I believe our marriages are failing because we don't fall on our faces before God and admit we can't do it alone, and we certainly don't fall on our faces before our communities and admit our weaknesses.

And if we don't admit weaknesses, then we do what my husband did- thinking he could handle it, he could play with fire and not get burned...until it's too late and the whole thing blows up in our faces, and everybody is so SHOCKED that such a thing could happen.

 If we could start a movement where we boast in our weaknesses, then we could all get our hands into the tiny opening called grace and pry it wide open; we could give God the opening to come on down and help us before the poo hits the fan and all we're doing is cleaning poo off our shiny white bones.

I am not saying all churches are falling apart, or all communities forego intimacy; I do think there are many trailblazers out there creating cultures of vulnerability and truth-telling, but I think the church in general has swapped truth for relevancy, and pursued being culturally relevant through peripheral matters: the website, the worship, the marketing, the sermon topics. 

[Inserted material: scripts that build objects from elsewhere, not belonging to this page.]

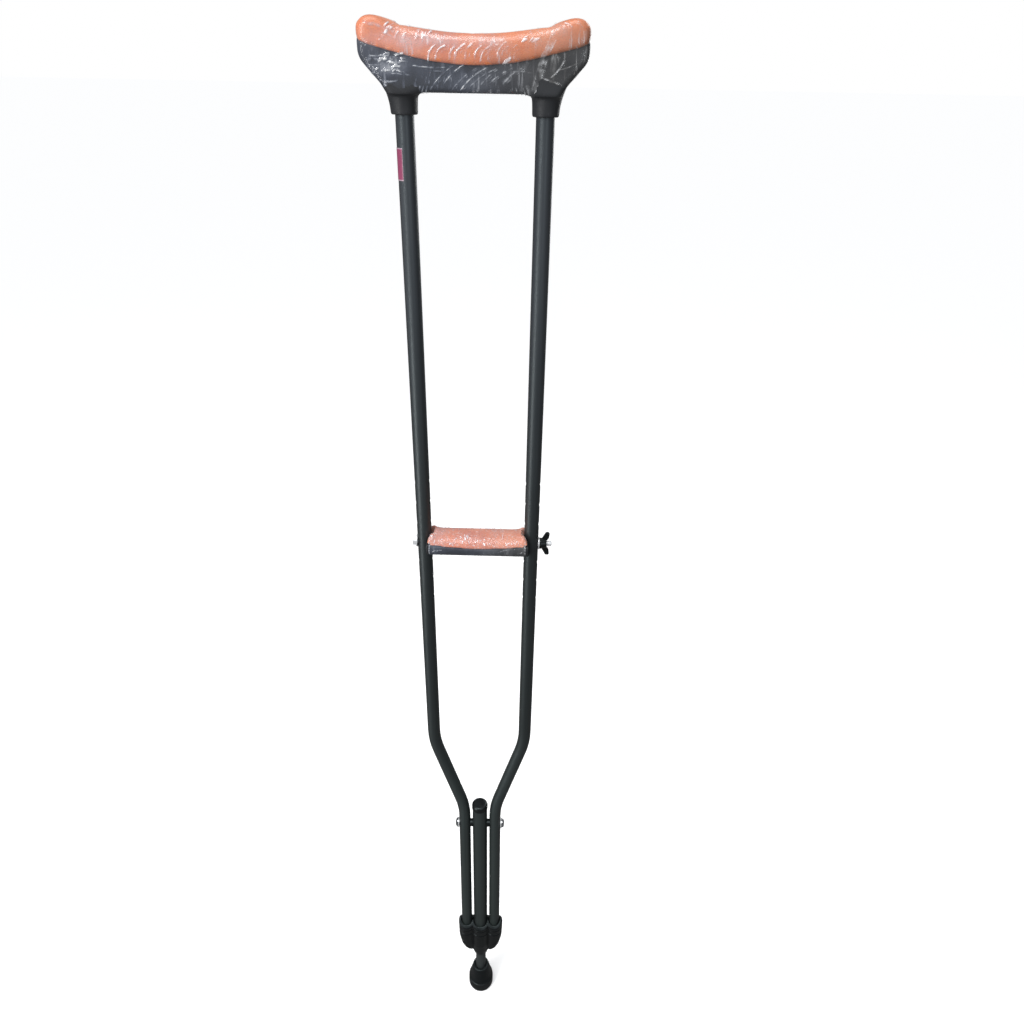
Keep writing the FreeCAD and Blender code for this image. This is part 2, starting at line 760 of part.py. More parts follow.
def rubber_tip():
    """The flared rubber foot, with ring grooves in its base and a disc under the leg."""
    floor = size.leg_foot - size.disc_thickness
    radius, height, bore = size.tip_radius, size.tip_height, size.side_tube_radius + 0.02
    corners = [(0.0, 0.0)]
    for groove in (5.0, 10.0):
        corners += [
            (groove, 0.0),
            (groove + 0.3, size.tread_depth),
            (groove + 2.2, size.tread_depth),
            (groove + 2.5, 0.0),
        ]
    corners += [
        (radius - 1.5, 0.0, 1.0),
        (radius, 4.0, 4.0),
        (radius, 19.4, 0.6),
        (radius - 1.1, 20.2, 0.4),
        (radius - 1.1, 21.4, 0.4),
        (radius - 0.2, 22.2, 0.5),
        (radius - 2.3, 28.5, 5.0),
        (radius - 6.4, height - 3.2, 4.0),
        (radius - 7.0, height, 1.2),
        (bore + size.tip_mouth, height),
        (bore, height - 3.0),
        (bore, floor),
        (0.0, floor),
    ]
    keep(lathe("rubber_tip_body", corners), "rubber_tip")
    disc = cylinder("tip_disc_blank", size.side_tube_radius - 0.1, size.disc_thickness, z=floor)
    keep(disc, "tip_insert_disc")


def snap_button():
    """The domed button, and the U-shaped leaf spring that pushes it out."""
    thin, bend = size.clip_thickness, size.clip_bend
    front, back = -size.clip_front, size.clip_back
    foot, top = size.button_height - size.clip_drop, size.button_height + size.clip_rise
    front_top = top + 6.0
    corners = [
        (back, top),
        (back, foot, bend),
        (front, foot, bend),
        (front, front_top),
        (front + thin, front_top),
        (front + thin, foot + thin, bend - thin),
        (back - thin, foot + thin, bend - thin),
        (back - thin, top),
    ]
    keep(slab("button_clip_body", "YZ_Plane", corners, size.clip_width), "button_clip_spring")
    profile = [
        (0.0, 0.0),
        (size.button_radius, 0.0),
        (size.button_radius, size.button_length, 2.6),
        (0.0, size.button_length),
    ]
    button = lathe("snap_button_body", profile, y=back + 0.02, z=size.button_height, turn=Z_TO_Y)
    keep(button, "snap_button")


side_tube("side_tube_left", -1)
side_tube("side_tube_right", 1)
centre_tube()
centre_tube_cap()
underarm_housing()
underarm_pad()
bottom_bracket()
lower_fasteners()
size_label()
grip_pieces()
grip_fasteners()
leg_tube()
rubber_tip()
snap_button()
doc.recompute()

for thing in doc.Objects:
    if "Invalid" in thing.State or "Error" in thing.State:
        raise SystemExit(f"{thing.Name} ({thing.Label}) did not compute: {thing.State}")
os.makedirs("parts", exist_ok=True)
for thing in parts:
    if thing.Shape.isNull() or not thing.Shape.isValid():
        raise SystemExit(f"{thing.Label} has no valid shape")
    thing.Shape.exportStep(f"parts/{thing.Label}.step")
    bounds = thing.Shape.BoundBox
    print(f"{thing.Label}: {len(thing.Shape.Solids)} solid(s), {thing.Shape.Volume:.0f} mm3, "
          f"x {bounds.XMin:.1f}..{bounds.XMax:.1f}, y {bounds.YMin:.1f}..{bounds.YMax:.1f}, "
          f"z {bounds.ZMin:.1f}..{bounds.ZMax:.1f}")
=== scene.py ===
import math

import bmesh
import bpy
import numpy as np
from mathutils import Matrix, Vector, noise


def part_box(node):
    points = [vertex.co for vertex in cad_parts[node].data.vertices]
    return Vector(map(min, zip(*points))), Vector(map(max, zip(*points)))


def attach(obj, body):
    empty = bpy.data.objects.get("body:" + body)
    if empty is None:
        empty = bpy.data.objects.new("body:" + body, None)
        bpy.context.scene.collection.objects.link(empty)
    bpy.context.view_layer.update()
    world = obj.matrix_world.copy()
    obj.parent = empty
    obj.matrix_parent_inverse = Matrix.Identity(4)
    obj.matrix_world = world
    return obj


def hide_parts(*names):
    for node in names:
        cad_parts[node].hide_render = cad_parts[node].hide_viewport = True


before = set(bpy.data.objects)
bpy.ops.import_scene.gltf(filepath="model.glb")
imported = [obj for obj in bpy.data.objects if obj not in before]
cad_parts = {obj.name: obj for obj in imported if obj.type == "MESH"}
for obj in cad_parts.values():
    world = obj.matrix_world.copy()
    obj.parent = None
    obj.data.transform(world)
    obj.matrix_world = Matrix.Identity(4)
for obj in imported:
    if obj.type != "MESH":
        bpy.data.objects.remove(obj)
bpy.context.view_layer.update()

# Metres, in the CAD's frame: the origin is the centre of the tip's base, +Z is up and -Y is towards
# the camera.
MM = 0.001


def node_box(node):
    low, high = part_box(node)
    return Vector(low), Vector(high)


PAD_LOW, _ = node_box("underarm_pad")
COVER_LOW, _ = node_box("grip_cushion")
LABEL_LOW, LABEL_HIGH = node_box("size_label")
BOLT_LOW, BOLT_HIGH = node_box("grip_bolt")

# the pad meets the housing on a curve: its height is PAD_LOW.z + BORDER_BEND * x * x
BORDER_BEND = 1.906


# the camera, level with the pad, near, and looking down at the tip

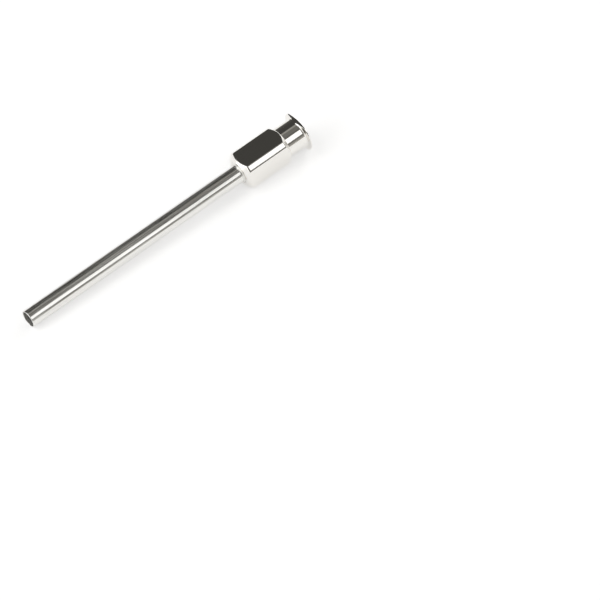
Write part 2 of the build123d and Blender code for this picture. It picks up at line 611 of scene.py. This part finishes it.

Cultural relevance would mean admitting we are all weak and broken people, why pretend otherwise? That we need each other desperately. We need God desperately. We cannot be good on our own. We cannot earn love. We cannot even wedge our hands in the grace opening without God making it possible.

 

THIS is the crux of our story.

The places where the burn happens, the very places we avoid at all costs because of the pain and the frightening exposure, are the places we must press in to to become truly alive, to meet God, and to know each other.